Видимо, так всегда было и будет: рядом с доступными и близкими самой широкой аудитории свершениями мастеров развивается и творчество людей, ориентирующихся на узкий круг своих коллег, дающих им образцы для подражания, открывающих им что-то новое в их повседневной практике. Поэтому, взвешивая достоинства и недостатки учёного, актёра или художника, надо прежде всего определить, какова их главная направленность, и не требовать от них того, что присуще другому типу талантов.


А.П. БОГДАНОВ — АРХЕОЛОГ


Говоря о развитии экологии в России, мой отец 52 намечал такую генетическую линию: К.Ф. Рулье — Н.А. Северцов — Б.М. Житков — А.Н. Формозов. В смысле преемственности идей это, может быть, и так, но кафедру Рулье занял не Северцов, а другой его ученик — А.П. Богданов, — и как раз у него учился Житков. Почему из этого и иных обзоров выпало достаточно известное имя?

Напротив, главный труд моего руководителя по аспирантуре Г.Ф. Дебеца «Палеоантропология СССР» посвящен «памяти первого русского антрополога Анатолия Петровича Богданова». Снова неточность. У истоков этой научной дисциплины в России стоял К.М. Бэр. Для москвичей же центральной фигурой здесь всегда оставался ученик Богданова — Д.Н. Анучин 53. В пику им и названо другое лицо.

Богданова не было в живых уже свыше полувека, а споры о нём не умолкали. Я заинтересовался этой противоречивой фигурой в 1980-х годах, взявшись за подготовку популярной книжки об археологических исследованиях в Московском крае. Несколько сокращённый и доработанный вариант главы из этой книги 54 я включаю и в данную работу. Естественно, я не претендую на оценку всей научной и общественной деятельности Богданова, а остановлюсь лишь на том, что мне ближе и понятнее.

Перенесёмся мысленно в шестидесятые годы XIX столетия. Несмотря на героизм русских солдат и матросов, оборонявших Севастополь, Николаевская Россия потерпела поражение в Крымской войне. Новый царь, Александр II вынужден был встать на путь реформ. Начали с отмены крепостного права. Разрабатывались и проводились в жизнь другие реформы — земская, судебная, военная. Ослаб цензурный гнёт. На политическую арену выступило поколение тогдашних «шестидесятников».

Именно в этот период общественного подъёма началось массовое исследование подмосковных курганов. На первый взгляд, никакой связи между тем и другим нет. Можно скорее удивляться тому, что тогда нашлись интеллигентные люди, озабоченные не борьбой за справедливый социальный строй, а таким сугубо специальным делом, как раскопки древних могил. Но ни парадокса, ни случайности здесь нет. Имела место строгая закономерность.
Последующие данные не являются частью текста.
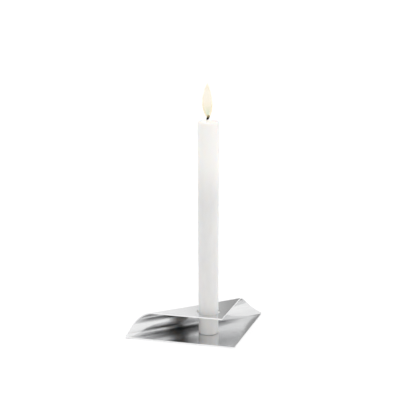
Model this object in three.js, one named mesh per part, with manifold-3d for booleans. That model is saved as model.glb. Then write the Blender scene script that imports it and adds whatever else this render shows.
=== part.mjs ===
// A candlestick made from one square of polished stainless steel sheet. The square is rolled over
// along its diagonal, so its rear half lies level above its front half, and a candle drops through
// a round hole in the upper flap and stands on the base. Millimetres, +Z up. The origin is on the
// table under the hole's centre; X runs along the roll and the front corner points along -Y.

import * as THREE from "three";
import { mergeVertices } from "three/addons/utils/BufferGeometryUtils.js";
import Module from "manifold-3d";

// The steel blank and its roll
const sheetSide = 125;
const sheetThickness = 1.5;
const cornerFlat = 0.8; // each corner of the blank is blunted to this width
const rollInnerRadius = 11.4; // half the gap between the base and the flap
const rollLead = 5.3; // the roll starts this far in front of the blank's diagonal
const holeForward = 0.3; // the hole lies this much nearer the flap's tip than midway

// The candle: a 240 mm one, burnt down a little
const candleLength = 239;
const candleFootRadius = 11.1;
const candleTopRadius = 11.6;
const footChamfer = 0.6;
const shoulderRadius = 1.6; // the melted outer edge at the top
const rimWall = 3.8; // wax left round the burnt cup, before the cup moves off the axis
const cupDepth = 1.3;

// The wick, a little off the candle's axis, with its burnt end leaning back over it
const wickRadius = 1.1;
const wickOffCentre = 1.5;
const wickStandOut = 6.1; // height of the tip above the candle's rim
const wickLean = 1.8; // how far the burnt tip leans back across the axis
const leanHeading = THREE.MathUtils.degToRad(-29);

// The flame
const flameLength = 38.5;
const flameRadius = 5.5;
const flameFootRadius = 3;
const flameOverlap = 2.8; // the length of wick that stands inside the flame

// Clearances
const holePlay = 1.3; // between the widest part of the candle and the hole's wall
const seatGap = 0.3; // between pieces that touch

// Numbers of flat faces on the round shapes
const rollSteps = 18;
const holeSides = 72;
const candleSides = 48;
const cordSides = 8;
const flameSides = 24;

// Sizes that follow from the ones above
const halfDiagonal = sheetSide / Math.SQRT2;
const holeRadius = Math.max(candleFootRadius, candleTopRadius) + holePlay;
const rollMidRadius = rollInnerRadius + sheetThickness / 2;
const rollOuterRadius = rollInnerRadius + sheetThickness;
const rollStart = -rollLead; // measured along the flat blank from its diagonal, as rollEnd is
const rollEnd = rollStart + Math.PI * rollMidRadius;
const flapLength = halfDiagonal - rollEnd;
// The hole lies about midway in the metal that the flap can spare. A circle of its size clears the
// flap's two edges where its centre is holeRadius * sqrt(2) short of the tip.
const spareMetal = flapLength - holeRadius * (1 + Math.SQRT2);
const holeToRoll = holeRadius + spareMetal / 2 + holeForward;
const flapUnderside = sheetThickness + 2 * rollInnerRadius;
const candleFoot = sheetThickness + seatGap;
const candleRim = candleFoot + candleLength;
const cupRadius = candleTopRadius - rimWall;
const cupFloor = candleRim - cupDepth;
const wickTip = candleRim + wickStandOut;
const flameFoot = wickTip - flameOverlap;

const leanDirection = new THREE.Vector3(Math.cos(leanHeading), Math.sin(leanHeading), 0);
const wickAxis = leanDirection.clone().multiplyScalar(-wickOffCentre);

const wasm = await Module();
wasm.setup();

function toSolid(geometry) {
  const bare = geometry.clone();
  bare.deleteAttribute("normal");
  bare.deleteAttribute("uv");
  const merged = mergeVertices(bare, 1e-4);
  return new wasm.Manifold(
    new wasm.Mesh({
      numProp: 3,
      vertProperties: merged.attributes.position.array,
      triVerts: new Uint32Array(merged.index.array),
    }),
  );
}

// The body with each tool's space taken out of it.
function cut(body, ...tools) {
  const solid = tools.reduce((left, tool) => left.subtract(toSolid(tool)), toSolid(body));
  const mesh = solid.getMesh();
  const geometry = new THREE.BufferGeometry();
  geometry.setAttribute("position", new THREE.BufferAttribute(mesh.vertProperties, 3));
  geometry.setIndex(new THREE.BufferAttribute(mesh.triVerts, 1));
  return geometry;
}

// A closed skin through a row of sections that have the same number of corners.
function loft(sections) {
  const corners = sections[0].length;
  const faces = [];
  for (let row = 0; row + 1 < sections.length; row++) {
    for (let k = 0; k < corners; k++) {
      const here = row * corners + k;
      const beside = row * corners + ((k + 1) % corners);
      faces.push(here, beside, beside + corners, here, beside + corners, here + corners);
    }
  }
  const last = (sections.length - 1) * corners;
  for (let k = 1; k + 1 < corners; k++) {
    faces.push(0, k + 1, k);
    faces.push(last, last + k, last + k + 1);
  }
  const geometry = new THREE.BufferGeometry().setFromPoints(sections.flat());
  geometry.setIndex(faces);
  return geometry;
}

// A body turned about a vertical axis from a closed outline of (radius, height) points.
function turned(outline, sides) {
  const geometry = new THREE.LatheGeometry([...outline, outline[0]], sides);
  geometry.rotateX(Math.PI / 2);
  return geometry;
}

// An upright rod of one radius from one height to another.
function rod(radius, low, high, sides) {
  const geometry = new THREE.CylinderGeometry(radius, radius, high - low, sides);
  geometry.rotateX(Math.PI / 2);
  geometry.translate(0, 0, (low + high) / 2);
  return geometry;
}

// The rolled sheet's section at a distance along the flat blank from its diagonal: two corners on
// the inner face, then two on the outer. The middle of the thickness keeps its flat length.
function sheetSection(along) {
  const turn = THREE.MathUtils.clamp((along - rollStart) / rollMidRadius, 0, Math.PI);
  const straight = along - rollStart - turn * rollMidRadius;
  const halfWidth = halfDiagonal - Math.max(Math.abs(along), cornerFlat / 2);
  const corner = (x, radius) =>
    new THREE.Vector3(
      x,
      holeToRoll + radius * Math.sin(turn) + straight * Math.cos(turn),
      rollOuterRadius - radius * Math.cos(turn) + straight * Math.sin(turn),
    );
  return [
    corner(-halfWidth, rollInnerRadius),
    corner(halfWidth, rollInnerRadius),
    corner(halfWidth, rollOuterRadius),
    corner(-halfWidth, rollOuterRadius),
  ];
}

function holderSheet() {
  const blunt = cornerFlat / 2;
  const stations = [blunt - halfDiagonal, -blunt, blunt, halfDiagonal - blunt];
  for (let k = 0; k <= rollSteps; k++) {
    stations.push(THREE.MathUtils.lerp(rollStart, rollEnd, k / rollSteps));
  }
  stations.sort((a, b) => a - b);
  const pastFlap = flapUnderside + 2 * sheetThickness;
  const punch = rod(holeRadius, flapUnderside - sheetThickness, pastFlap, holeSides);
  return cut(loft(stations.map(sheetSection)), punch);
}

function candleWax() {
  const shoulderCentre = candleTopRadius - shoulderRadius;
  const outline = new THREE.Path();
  outline.moveTo(0, candleFoot);
  outline.lineTo(candleFootRadius - footChamfer, candleFoot);
  outline.lineTo(candleFootRadius, candleFoot + footChamfer);
  outline.lineTo(candleTopRadius, candleRim - shoulderRadius);
  outline.absarc(shoulderCentre, candleRim - shoulderRadius, shoulderRadius, 0, Math.PI / 2);
  outline.lineTo(0, candleRim);
  const stick = turned(outline.getPoints(5), candleSides);

  const bowl = new THREE.Path();
  bowl.moveTo(0, cupFloor);
  bowl.quadraticCurveTo(cupRadius * 0.9, cupFloor, cupRadius, candleRim);
  bowl.lineTo(cupRadius, candleRim + cupDepth);
  bowl.lineTo(0, candleRim + cupDepth);
  const cup = turned(bowl.getPoints(6), candleSides);
  cup.translate(wickAxis.x, wickAxis.y, 0);

  const bore = rod(wickRadius + seatGap, 0, candleRim, 2 * cordSides);
  bore.translate(wickAxis.x, wickAxis.y, 0);
  return cut(stick, cup, bore);
}

// The wick's centre line, straight inside the wax and leaning over above it.
function wickLine() {
  const at = (offset, height) => wickAxis.clone().addScaledVector(leanDirection, offset).setZ(height);
  const bend = new THREE.CubicBezierCurve3(
    at(0, cupFloor),
    at(0, THREE.MathUtils.lerp(cupFloor, wickTip, 0.4)),
    at(wickLean * 0.6, THREE.MathUtils.lerp(cupFloor, wickTip, 0.7)),
    at(wickLean, wickTip),
  );
  return [at(0, candleFoot + seatGap), ...bend.getPoints(8)];
}

// A round cord along a centre line that bends in the plane of the lean.
function cord(line, radius) {
  const sideways = new THREE.Vector3(-leanDirection.y, leanDirection.x, 0);
  const rings = line.map((centre, k) => {
    const before = line[Math.max(k - 1, 0)];
    const after = line[Math.min(k + 1, line.length - 1)];
    const outwards = new THREE.Vector3().subVectors(after, before).normalize().cross(sideways).negate();
    return Array.from({ length: cordSides }, (_, side) => {
      const angle = (2 * Math.PI * side) / cordSides;
      return centre
        .clone()
        .addScaledVector(outwards, radius * Math.cos(angle))
        .addScaledVector(sideways, radius * Math.sin(angle));
    });
  });
  return loft(rings);
}

function wick() {
  return cord(wickLine(), wickRadius);
}

// The burning gas round the wick's tip, as one closed shape with a pocket for the wick.
function flame() {
  const side = new THREE.SplineCurve([
    new THREE.Vector2(flameFootRadius, 0),
    new THREE.Vector2(flameRadius * 0.87, flameLength * 0.22),
    new THREE.Vector2(flameRadius, flameLength * 0.43),
    new THREE.Vector2(flameRadius * 0.71, flameLength * 0.7),
    new THREE.Vector2(0, flameLength),
  ]).getPoints(20);
  side[side.length - 1].x = 0;
  const body = turned([new THREE.Vector2(0, 0), ...side], flameSides);
  body.translate(wickAxis.x / 2, wickAxis.y / 2, flameFoot);

  const line = wickLine();
  const [beforeTip, tip] = line.slice(-2);
  const pocketEnd = new THREE.Vector3().subVectors(tip, beforeTip).setLength(seatGap).add(tip);
  return cut(body, cord([...line, pocketEnd], wickRadius + seatGap));
}

const steel = new THREE.MeshStandardMaterial({ color: 0xc9cbcd, metalness: 1, roughness: 0.16 });
const wax = new THREE.MeshStandardMaterial({ color: 0xf1efea, metalness: 0, roughness: 0.5 });
const cotton = new THREE.MeshStandardMaterial({ color: 0x241f1b, metalness: 0, roughness: 0.9 });
const fire = new THREE.MeshStandardMaterial({ color: 0xfff0d0, emissive: 0xffe2b0, roughness: 0.6 });

function piece(name, geometry, material) {
  const mesh = new THREE.Mesh(geometry, material);
  mesh.name = name;
  return mesh;
}

const candlestick = new THREE.Group();
candlestick.add(
  piece("holder_sheet", holderSheet(), steel),
  piece("candle_wax", candleWax(), wax),
  piece("wick", wick(), cotton),
  piece("flame", flame(), fire),
);

export default candlestick;
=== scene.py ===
import math

import bmesh
import bpy
import numpy as np
from mathutils import Matrix, Vector


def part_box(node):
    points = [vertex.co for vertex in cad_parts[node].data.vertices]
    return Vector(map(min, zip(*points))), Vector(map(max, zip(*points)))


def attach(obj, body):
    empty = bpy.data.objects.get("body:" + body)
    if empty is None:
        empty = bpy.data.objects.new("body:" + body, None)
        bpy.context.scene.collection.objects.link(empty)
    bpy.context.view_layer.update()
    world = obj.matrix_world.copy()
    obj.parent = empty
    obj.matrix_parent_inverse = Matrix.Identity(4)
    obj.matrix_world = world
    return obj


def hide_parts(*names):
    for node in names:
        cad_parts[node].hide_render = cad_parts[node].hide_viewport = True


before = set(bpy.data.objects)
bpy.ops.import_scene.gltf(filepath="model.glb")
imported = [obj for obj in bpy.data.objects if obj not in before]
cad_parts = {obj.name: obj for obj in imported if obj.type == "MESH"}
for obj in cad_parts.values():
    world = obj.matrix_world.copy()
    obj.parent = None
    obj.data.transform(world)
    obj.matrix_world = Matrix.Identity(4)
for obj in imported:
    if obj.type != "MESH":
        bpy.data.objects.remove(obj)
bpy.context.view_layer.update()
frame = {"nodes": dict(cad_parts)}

print("frame loaded:", ", ".join(frame["nodes"]))

rootTwo = math.sqrt(2)
mm = 0.001


# Quads over a grid of points. A wrapped direction is joined back to its start.
def gridFaces(rows, cols, wrapRows, wrapCols):
    index = np.arange(rows * cols).reshape(rows, cols)
    if wrapRows:
        index = np.concatenate([index, index[:1]], axis=0)
    if wrapCols:
        index = np.concatenate([index, index[:, :1]], axis=1)
    corners = [index[:-1, :-1], index[1:, :-1], index[1:, 1:], index[:-1, 1:]]
    return np.stack(corners, axis=-1).reshape(-1, 4)


# One patch of a piece: points as rows x columns x 3, and extra values per point by name.
def patch(points, wrapRows=False, wrapCols=False, **values):
    return {"points": points, "wrapRows": wrapRows, "wrapCols": wrapCols, "values": values}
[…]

К середине XIX века огромных успехов достигла биологическая наука, прежде всего эволюционная теория. В 1859 году вышла книга Чарльза Дарвина «Происхождение видов путем естественного отбора». В 1856 году найдены костные останки неандертальца. С религиозной догмой о сотворении человека Богом было покончено. Бурное развитие переживала молодая наука антропология — и тот её раздел, что посвящён происхождению человека — антропогенезу, и тот, что именуется расоведением и исследует физические различия между населением разных районов и людьми разного времени.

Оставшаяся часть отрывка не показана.